Welcome to the Ford/New Holland Tractor Forum.

Regarding the transmission not shifting into 4th & 8th, I had the same problem on my Ford 3600 for many years. Got by using 3rd. Finally, I removed the transmission cover and pried on the 4th/8th shifting fork with no apparent success. Used a small and then a larger wrecking bar - didn't get too rough with it. A month or so later, I tried shifting into 4th, and it started shifting fine. Also try pouring some ATF on the shift fork mechanism and rail while you are prying on it. The rails move with the fork. Also look for a loose set screw holding the fork in place on the rail. Mine still shifts 4th/8th fine. Sorry I couldn't give you a more definitive fix/answer.

I suspect that the PO never used 4th/8th gear and it became rusted in place.

Disc harrows pull hard. Don't use 5th gear. If you can pull an 8' disc in 5th gear, you don't have the disc setup right. Either that, or the disc comes out of the ground with speed. 
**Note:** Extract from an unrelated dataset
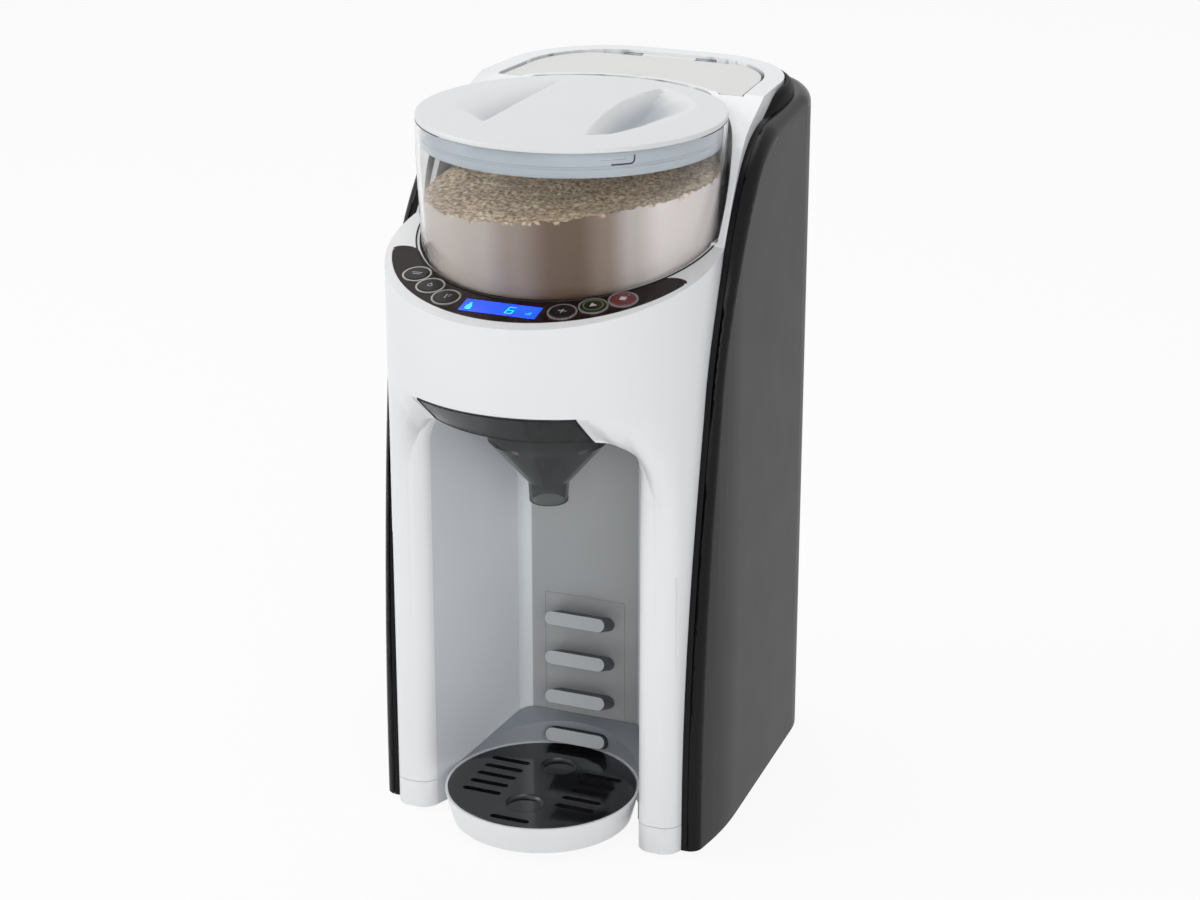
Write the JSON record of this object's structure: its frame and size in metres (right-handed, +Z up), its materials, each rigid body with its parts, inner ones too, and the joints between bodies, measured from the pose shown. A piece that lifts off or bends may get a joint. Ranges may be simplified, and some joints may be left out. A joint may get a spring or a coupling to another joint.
{
  "type": "baby formula maker",
  "caption": "Countertop machine that doses milk powder and warm water into a bottle: round lidded container, sloping button deck, sliding funnel, hanging drip tray and rear water tank.",
  "frame": {"origin": "centre of the bounding box's underside, on the floor", "axes": "+Z up, -Y towards the front with the buttons and the bottle cavity, +X towards the side with the two coloured button rings"},
  "size_m": [0.1788, 0.252, 0.36],
  "materials": {
    "white_shell": "glossy white",
    "dark_cover": "dark grey, slightly satin",
    "black_gloss": "glossy black",
    "liner_grey": "mid grey",
    "tray_grey": "light grey",
    "panel_dark": "glossy brown-black",
    "button_dark": "dark grey",
    "ring_bright": "bright",
    "display_blue": "lit blue",
    "clear_tub": "clear plastic",
    "clear_tank": "clear plastic",
    "smoky": "smoky clear plastic",
    "powder": "cream powder",
    "mixer_white": "white",
    "seal_grey": "blue-grey seal",
    "rubber_dark": "dark rubber",
    "steel": "steel",
    "zinc": "plated steel",
    "motor_can": "steel can",
    "nylon": "natural nylon",
    "board_green": "circuit board",
    "hose_clear": "silicone hose",
    "inner_black": "black"
  },
  "bodies": {
    "machine": {"main_housing": "white_shell", "pillar_left": "white_shell", "pillar_right": "white_shell", "rear_frame": "white_shell", "tank_housing": "white_shell", "side_cover_left": "dark_cover", "side_cover_right": "dark_cover", "deck_bezel": "white_shell", "control_panel": "panel_dark", "display_module": "display_blue", "button_rings": "ring_bright", "control_board": "board_green", "foot_base": "white_shell", "rubber_feet": "rubber_dark", "rear_cover": "dark_cover", "edge_trim": "black_gloss", "cover_screws": "steel", "cavity_liner": "liner_grey", "rung_panel": "liner_grey", "tank_seat": "inner_black", "gear_plate": "zinc", "drive_motor": "motor_can", "powder_chute": "inner_black", "inner_chassis": "inner_black", "power_board": "board_green", "water_heater": "zinc", "water_pump": "motor_can", "cold_hose": "hose_clear", "middle_hose": "hose_clear", "hot_hose": "hose_clear", "water_nozzle": "inner_black", "mains_inlet": "inner_black"},
    "container": {"powder_container": "clear_tub", "powder_fill": "powder"},
    "mixer": {"mixing_paddle": "mixer_white", "dosing_wheel": "mixer_white"},
    "seal": {"lid_seal": "seal_grey"},
    "lid": {"container_lid": "white_shell"},
    "tank": {"water_tank": "clear_tank", "tank_lid_pin": "steel"},
    "tank_flap": {"tank_lid": "white_shell"},
    "valve": {"tank_valve": "mixer_white"},
    "drawer": {"funnel_drawer": "smoky", "funnel": "smoky"},
    "tray": {"drip_tray": "white_shell", "tray_bracket": "tray_grey"},
    "grid": {"tray_grid": "black_gloss"},
    "gear": {"drive_gear": "nylon"},
    "pinion": {"motor_pinion": "nylon"},
    "button_left_outer": {"button_left_outer": "button_dark"},
    "button_left_middle": {"button_left_middle": "button_dark"},
    "button_left_inner": {"button_left_inner": "button_dark"},
    "button_right_inner": {"button_right_inner": "button_dark"},
    "button_right_middle": {"button_right_middle": "button_dark"},
    "button_right_outer": {"button_right_outer": "button_dark"}
  },
  "joints": [
    {"name": "container_lift", "type": "slide", "parent": "machine", "child": "container", "axis": [0, 0, 1], "range_m": [0, 0.1]},
    {"name": "lid_lift", "type": "slide", "parent": "container", "child": "seal", "axis": [0, 0, 1], "range_m": [0, 0.06]},
    {"name": "lid_turn", "type": "hinge", "parent": "seal", "child": "lid", "pos_m": [0, -0.024, 0.355], "axis": [0, 0, 1], "range_deg": [0, 28]},
    {"name": "mixer_spin", "type": "hinge", "parent": "container", "child": "mixer", "pos_m": [0, -0.024, 0.27], "axis": [0, 0, 1], "continuous": true},
    {"name": "gear_spin", "type": "hinge", "parent": "machine", "child": "gear", "pos_m": [0, -0.024, 0.252], "axis": [0, 0, 1], "continuous": true},
    {"name": "pinion_spin", "type": "hinge", "parent": "machine", "child": "pinion", "pos_m": [0, 0.001, 0.252], "axis": [0, 0, 1], "continuous": true},
    {"name": "tank_lift", "type": "slide", "parent": "machine", "child": "tank", "axis": [0, 0, 1], "range_m": [0, 0.175]},
    {"name": "tank_lid_hinge", "type": "hinge", "parent": "tank", "child": "tank_flap", "pos_m": [0, 0.1056, 0.357], "axis": [-1, 0, 0], "range_deg": [0, 95]},
    {"name": "valve_push", "type": "slide", "parent": "tank", "child": "valve", "axis": [0, 0, 1], "range_m": [0, 0.003], "stiffness_N_per_m": 150, "springref_m": -0.002},
    {"name": "drawer_slide", "type": "slide", "parent": "machine", "child": "drawer", "axis": [0, -1, 0], "range_m": [0, 0.11]},
    {"name": "tray_slide", "type": "slide", "parent": "machine", "child": "tray", "axis": [0, -0.9397, 0.342], "range_m": [0, 0.1]},
    {"name": "grid_tip", "type": "hinge", "parent": "tray", "child": "grid", "pos_m": [0, -0.0175, 0.0199], "axis": [-1, 0, 0], "range_deg": [0, 20]},
    {"name": "button_left_outer_press", "type": "slide", "parent": "machine", "child": "button_left_outer", "axis": [0, 0.2147, -0.9767], "range_m": [0, 0.0008], "stiffness_N_per_m": 600, "springref_m": -0.001},
    {"name": "button_left_middle_press", "type": "slide", "parent": "machine", "child": "button_left_middle", "axis": [0, 0.2147, -0.9767], "range_m": [0, 0.0008], "stiffness_N_per_m": 600, "springref_m": -0.001},
    {"name": "button_left_inner_press", "type": "slide", "parent": "machine", "child": "button_left_inner", "axis": [0, 0.2147, -0.9767], "range_m": [0, 0.0008], "stiffness_N_per_m": 600, "springref_m": -0.001},
    {"name": "button_right_inner_press", "type": "slide", "parent": "machine", "child": "button_right_inner", "axis": [0, 0.2147, -0.9767], "range_m": [0, 0.0008], "stiffness_N_per_m": 600, "springref_m": -0.001},
    {"name": "button_right_middle_press", "type": "slide", "parent": "machine", "child": "button_right_middle", "axis": [0, 0.2147, -0.9767], "range_m": [0, 0.0008], "stiffness_N_per_m": 600, "springref_m": -0.001},
    {"name": "button_right_outer_press", "type": "slide", "parent": "machine", "child": "button_right_outer", "axis": [0, 0.2147, -0.9767], "range_m": [0, 0.0008], "stiffness_N_per_m": 600, "springref_m": -0.001}
  ],
  "couplings": [
    {"joint": "gear_spin", "follows": "mixer_spin", "ratio": 1},
    {"joint": "pinion_spin", "follows": "mixer_spin", "ratio": -1.5}
  ]
}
Regarding the leak onto the exhaust manifold, you will have to pull the hood, and work it to determine where it is leaking. Does the engine have any significant blow-by? Does the valve cover have a vent tube? Pulling a disc in 5th gear will surely make that diesel grunt. Take note if blow-by increases significantly when pulling the disc in 5th. Could also be a leaking valve cover gasket, but excessive blow-by could be pressuring up under the valve cover? 

The engine is obviously worn but the smoking you mention otherwise is fairly normal.


----------



## Nluke (Nov 17, 2014)

Thanks for the advice. The tractor has 5000 original hrs but was supposedly rebuilt 7 years ago. As for the blow-by, that's one of the reasons why I bought it was because it's a very clean tractor and had little to no blow-by. Even while pulling the disc the blow-by was minimal. I will try that with the transmission, and taking the good off while pulling to expose the problem is a good idea!. Thank you for the help!


----------